Task statement —
Return only the lines running from the line with "const footHalfWidth = linkInnerFoot" down to the line with "if empty is", both included, exactly as they appear.

Dataset —
----------

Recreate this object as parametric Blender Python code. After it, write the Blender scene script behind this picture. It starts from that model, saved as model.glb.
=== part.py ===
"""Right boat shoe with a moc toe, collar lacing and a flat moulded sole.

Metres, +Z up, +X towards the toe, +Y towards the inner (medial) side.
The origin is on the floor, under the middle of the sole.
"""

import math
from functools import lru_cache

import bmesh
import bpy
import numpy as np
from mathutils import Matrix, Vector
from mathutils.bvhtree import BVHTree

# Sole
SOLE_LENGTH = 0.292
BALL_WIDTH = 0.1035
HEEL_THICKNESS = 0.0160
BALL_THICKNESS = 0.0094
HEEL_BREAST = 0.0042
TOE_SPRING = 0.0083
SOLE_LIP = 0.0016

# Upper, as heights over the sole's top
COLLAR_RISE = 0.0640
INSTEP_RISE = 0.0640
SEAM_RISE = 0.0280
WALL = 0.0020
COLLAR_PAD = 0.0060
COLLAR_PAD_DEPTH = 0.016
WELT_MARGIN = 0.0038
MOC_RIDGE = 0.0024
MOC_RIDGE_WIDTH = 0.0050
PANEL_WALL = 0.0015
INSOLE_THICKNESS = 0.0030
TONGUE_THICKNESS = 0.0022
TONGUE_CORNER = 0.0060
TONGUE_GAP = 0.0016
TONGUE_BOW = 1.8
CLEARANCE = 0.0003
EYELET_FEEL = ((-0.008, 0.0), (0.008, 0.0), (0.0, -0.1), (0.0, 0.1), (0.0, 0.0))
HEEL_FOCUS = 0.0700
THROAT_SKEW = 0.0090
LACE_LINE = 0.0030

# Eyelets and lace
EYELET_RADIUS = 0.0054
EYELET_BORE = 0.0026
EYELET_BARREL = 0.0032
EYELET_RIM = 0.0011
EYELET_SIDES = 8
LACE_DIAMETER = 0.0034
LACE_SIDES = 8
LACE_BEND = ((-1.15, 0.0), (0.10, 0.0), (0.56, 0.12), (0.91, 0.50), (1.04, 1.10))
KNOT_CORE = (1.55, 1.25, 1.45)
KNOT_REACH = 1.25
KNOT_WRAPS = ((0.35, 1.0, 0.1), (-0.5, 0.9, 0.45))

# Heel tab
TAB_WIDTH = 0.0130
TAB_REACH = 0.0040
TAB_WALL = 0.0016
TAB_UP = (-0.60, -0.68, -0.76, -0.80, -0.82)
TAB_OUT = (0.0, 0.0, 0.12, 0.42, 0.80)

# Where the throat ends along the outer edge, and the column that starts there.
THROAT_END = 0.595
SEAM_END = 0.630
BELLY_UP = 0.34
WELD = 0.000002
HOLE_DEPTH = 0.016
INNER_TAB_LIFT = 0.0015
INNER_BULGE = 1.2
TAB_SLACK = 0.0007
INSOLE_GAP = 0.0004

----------

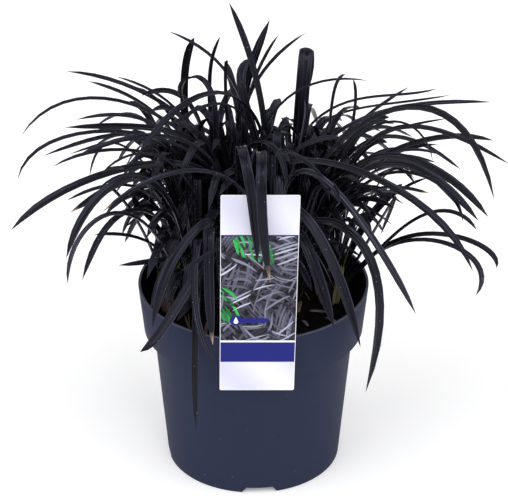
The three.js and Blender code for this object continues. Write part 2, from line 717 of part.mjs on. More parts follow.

----------

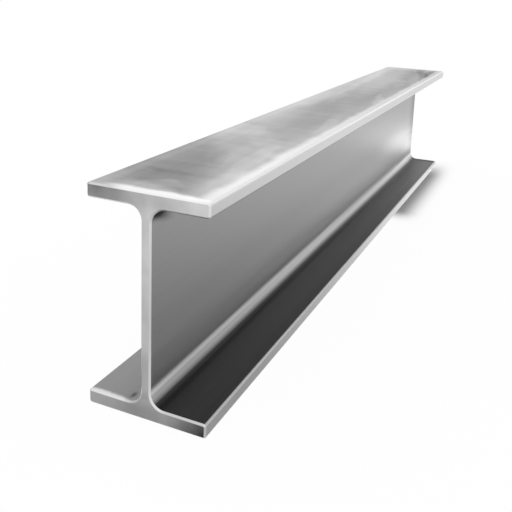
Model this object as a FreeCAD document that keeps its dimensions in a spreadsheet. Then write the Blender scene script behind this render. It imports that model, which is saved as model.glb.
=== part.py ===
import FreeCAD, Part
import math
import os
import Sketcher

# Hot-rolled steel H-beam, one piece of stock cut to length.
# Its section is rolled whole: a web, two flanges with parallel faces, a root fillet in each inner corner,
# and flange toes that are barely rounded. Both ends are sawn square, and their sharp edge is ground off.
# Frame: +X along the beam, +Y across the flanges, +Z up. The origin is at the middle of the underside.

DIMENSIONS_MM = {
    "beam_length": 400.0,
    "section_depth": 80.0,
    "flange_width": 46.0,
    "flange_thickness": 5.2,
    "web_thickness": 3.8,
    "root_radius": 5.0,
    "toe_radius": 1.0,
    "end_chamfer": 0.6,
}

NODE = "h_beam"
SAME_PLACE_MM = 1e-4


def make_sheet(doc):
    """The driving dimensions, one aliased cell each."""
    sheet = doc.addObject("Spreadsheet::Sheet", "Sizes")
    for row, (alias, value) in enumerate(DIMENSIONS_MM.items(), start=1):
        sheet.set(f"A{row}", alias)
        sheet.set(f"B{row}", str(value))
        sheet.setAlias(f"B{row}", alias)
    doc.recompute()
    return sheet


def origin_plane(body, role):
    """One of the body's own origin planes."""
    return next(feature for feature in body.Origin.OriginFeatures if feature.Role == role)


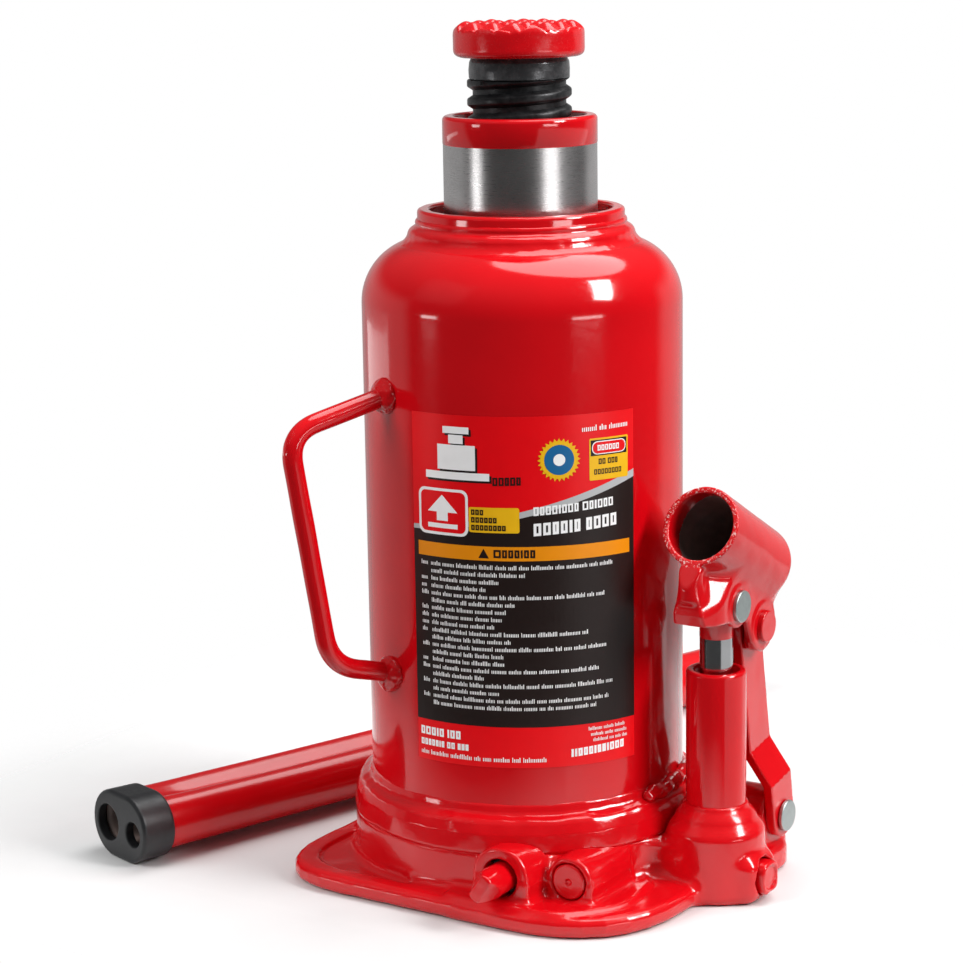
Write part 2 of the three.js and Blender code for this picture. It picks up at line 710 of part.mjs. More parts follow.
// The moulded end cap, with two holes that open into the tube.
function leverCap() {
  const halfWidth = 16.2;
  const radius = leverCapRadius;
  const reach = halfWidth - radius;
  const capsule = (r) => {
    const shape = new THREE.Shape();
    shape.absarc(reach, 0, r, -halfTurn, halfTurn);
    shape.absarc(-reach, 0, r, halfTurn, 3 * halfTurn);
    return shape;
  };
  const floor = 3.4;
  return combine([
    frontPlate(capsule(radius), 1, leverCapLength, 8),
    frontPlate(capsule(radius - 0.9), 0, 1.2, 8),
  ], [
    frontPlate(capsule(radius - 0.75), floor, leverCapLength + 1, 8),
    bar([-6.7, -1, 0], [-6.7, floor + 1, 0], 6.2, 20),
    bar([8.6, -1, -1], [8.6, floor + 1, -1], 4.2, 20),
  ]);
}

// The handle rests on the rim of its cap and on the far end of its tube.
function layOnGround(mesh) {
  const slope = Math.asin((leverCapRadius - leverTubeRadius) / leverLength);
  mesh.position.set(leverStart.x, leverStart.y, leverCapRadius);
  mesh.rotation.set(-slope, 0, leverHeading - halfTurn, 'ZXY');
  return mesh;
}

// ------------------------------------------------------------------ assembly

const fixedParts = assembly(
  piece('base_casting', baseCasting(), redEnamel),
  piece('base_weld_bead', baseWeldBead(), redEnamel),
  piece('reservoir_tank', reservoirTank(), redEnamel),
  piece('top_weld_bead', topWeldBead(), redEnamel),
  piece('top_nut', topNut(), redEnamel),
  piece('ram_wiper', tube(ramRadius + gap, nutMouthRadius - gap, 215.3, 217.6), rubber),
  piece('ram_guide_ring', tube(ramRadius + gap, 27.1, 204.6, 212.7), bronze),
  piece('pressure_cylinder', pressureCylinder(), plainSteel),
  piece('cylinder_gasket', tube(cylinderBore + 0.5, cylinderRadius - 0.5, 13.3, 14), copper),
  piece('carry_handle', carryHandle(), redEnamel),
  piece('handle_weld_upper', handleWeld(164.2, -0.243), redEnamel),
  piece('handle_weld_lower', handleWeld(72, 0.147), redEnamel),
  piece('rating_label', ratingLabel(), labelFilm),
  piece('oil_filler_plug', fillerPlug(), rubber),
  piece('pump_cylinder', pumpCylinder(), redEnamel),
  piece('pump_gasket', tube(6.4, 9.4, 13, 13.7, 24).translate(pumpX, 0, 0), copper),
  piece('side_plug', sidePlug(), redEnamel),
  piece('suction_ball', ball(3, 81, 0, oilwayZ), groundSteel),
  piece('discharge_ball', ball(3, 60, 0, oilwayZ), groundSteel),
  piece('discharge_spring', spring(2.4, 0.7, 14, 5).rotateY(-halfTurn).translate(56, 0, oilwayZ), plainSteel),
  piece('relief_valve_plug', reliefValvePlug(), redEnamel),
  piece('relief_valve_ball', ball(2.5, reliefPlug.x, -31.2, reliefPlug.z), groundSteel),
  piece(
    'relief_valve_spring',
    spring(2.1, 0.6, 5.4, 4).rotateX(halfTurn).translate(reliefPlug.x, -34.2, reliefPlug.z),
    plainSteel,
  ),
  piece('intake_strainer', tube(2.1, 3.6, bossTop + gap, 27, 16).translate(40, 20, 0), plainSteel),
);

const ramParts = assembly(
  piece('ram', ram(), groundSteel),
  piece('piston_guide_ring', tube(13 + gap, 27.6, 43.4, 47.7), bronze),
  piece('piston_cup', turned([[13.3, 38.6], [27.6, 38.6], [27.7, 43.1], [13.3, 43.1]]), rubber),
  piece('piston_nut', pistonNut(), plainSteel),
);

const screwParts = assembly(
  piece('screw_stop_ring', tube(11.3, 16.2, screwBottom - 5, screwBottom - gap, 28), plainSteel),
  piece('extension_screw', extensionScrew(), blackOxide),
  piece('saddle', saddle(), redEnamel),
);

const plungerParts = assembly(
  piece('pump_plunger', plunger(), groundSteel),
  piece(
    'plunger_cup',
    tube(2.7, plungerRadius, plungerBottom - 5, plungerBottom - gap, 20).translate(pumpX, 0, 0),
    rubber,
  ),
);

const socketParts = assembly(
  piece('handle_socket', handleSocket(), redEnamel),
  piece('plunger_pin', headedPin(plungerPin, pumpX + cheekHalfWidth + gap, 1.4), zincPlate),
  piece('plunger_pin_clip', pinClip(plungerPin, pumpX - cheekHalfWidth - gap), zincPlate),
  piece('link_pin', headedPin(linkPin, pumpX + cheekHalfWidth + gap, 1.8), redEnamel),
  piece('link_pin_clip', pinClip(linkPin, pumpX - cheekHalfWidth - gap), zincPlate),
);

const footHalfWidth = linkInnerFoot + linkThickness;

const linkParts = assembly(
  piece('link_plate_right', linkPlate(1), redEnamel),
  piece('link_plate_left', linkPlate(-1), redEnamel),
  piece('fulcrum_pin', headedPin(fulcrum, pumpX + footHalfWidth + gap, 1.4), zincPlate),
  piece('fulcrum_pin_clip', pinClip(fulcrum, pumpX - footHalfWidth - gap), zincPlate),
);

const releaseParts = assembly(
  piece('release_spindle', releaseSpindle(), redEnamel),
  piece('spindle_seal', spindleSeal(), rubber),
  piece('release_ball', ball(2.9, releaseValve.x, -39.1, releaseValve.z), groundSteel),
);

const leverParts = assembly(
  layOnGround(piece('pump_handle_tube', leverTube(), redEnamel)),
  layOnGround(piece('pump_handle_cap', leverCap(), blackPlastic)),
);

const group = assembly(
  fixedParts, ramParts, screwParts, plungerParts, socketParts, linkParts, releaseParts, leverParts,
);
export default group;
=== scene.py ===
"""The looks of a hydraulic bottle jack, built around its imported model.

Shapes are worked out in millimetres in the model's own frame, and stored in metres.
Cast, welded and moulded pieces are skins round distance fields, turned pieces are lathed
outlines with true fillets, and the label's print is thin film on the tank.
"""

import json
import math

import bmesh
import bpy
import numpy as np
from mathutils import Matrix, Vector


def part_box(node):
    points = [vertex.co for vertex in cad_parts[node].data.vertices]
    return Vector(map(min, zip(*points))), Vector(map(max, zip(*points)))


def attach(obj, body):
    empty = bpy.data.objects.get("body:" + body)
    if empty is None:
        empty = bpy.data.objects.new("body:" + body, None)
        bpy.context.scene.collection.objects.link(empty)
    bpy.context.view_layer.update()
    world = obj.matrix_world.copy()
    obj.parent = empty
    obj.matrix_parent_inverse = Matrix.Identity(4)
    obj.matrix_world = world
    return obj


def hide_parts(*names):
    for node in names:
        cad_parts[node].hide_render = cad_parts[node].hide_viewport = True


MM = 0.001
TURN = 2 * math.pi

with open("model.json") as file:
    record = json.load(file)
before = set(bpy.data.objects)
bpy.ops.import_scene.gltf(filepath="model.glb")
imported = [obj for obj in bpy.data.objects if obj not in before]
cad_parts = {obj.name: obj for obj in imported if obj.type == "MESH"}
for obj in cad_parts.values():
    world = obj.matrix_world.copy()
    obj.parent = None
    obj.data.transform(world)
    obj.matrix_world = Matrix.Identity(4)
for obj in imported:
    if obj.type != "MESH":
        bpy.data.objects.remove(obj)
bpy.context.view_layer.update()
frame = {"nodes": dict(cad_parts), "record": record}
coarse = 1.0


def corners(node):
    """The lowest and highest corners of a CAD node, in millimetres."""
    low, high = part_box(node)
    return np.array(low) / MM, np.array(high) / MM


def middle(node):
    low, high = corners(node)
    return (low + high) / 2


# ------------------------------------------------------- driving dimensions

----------

Response below —
const footHalfWidth = linkInnerFoot + linkThickness;

const linkParts = assembly(
  piece('link_plate_right', linkPlate(1), redEnamel),
  piece('link_plate_left', linkPlate(-1), redEnamel),
  piece('fulcrum_pin', headedPin(fulcrum, pumpX + footHalfWidth + gap, 1.4), zincPlate),
  piece('fulcrum_pin_clip', pinClip(fulcrum, pumpX - footHalfWidth - gap), zincPlate),
);

const releaseParts = assembly(
  piece('release_spindle', releaseSpindle(), redEnamel),
  piece('spindle_seal', spindleSeal(), rubber),
  piece('release_ball', ball(2.9, releaseValve.x, -39.1, releaseValve.z), groundSteel),
);

const leverParts = assembly(
  layOnGround(piece('pump_handle_tube', leverTube(), redEnamel)),
  layOnGround(piece('pump_handle_cap', leverCap(), blackPlastic)),
);

const group = assembly(
  fixedParts, ramParts, screwParts, plungerParts, socketParts, linkParts, releaseParts, leverParts,
);
export default group;
=== scene.py ===
"""The looks of a hydraulic bottle jack, built around its imported model.

Shapes are worked out in millimetres in the model's own frame, and stored in metres.
Cast, welded and moulded pieces are skins round distance fields, turned pieces are lathed
outlines with true fillets, and the label's print is thin film on the tank.
"""

import json
import math

import bmesh
import bpy
import numpy as np
from mathutils import Matrix, Vector


def part_box(node):
    points = [vertex.co for vertex in cad_parts[node].data.vertices]
    return Vector(map(min, zip(*points))), Vector(map(max, zip(*points)))


def attach(obj, body):
    empty = bpy.data.objects.get("body:" + body)
    if empty is None:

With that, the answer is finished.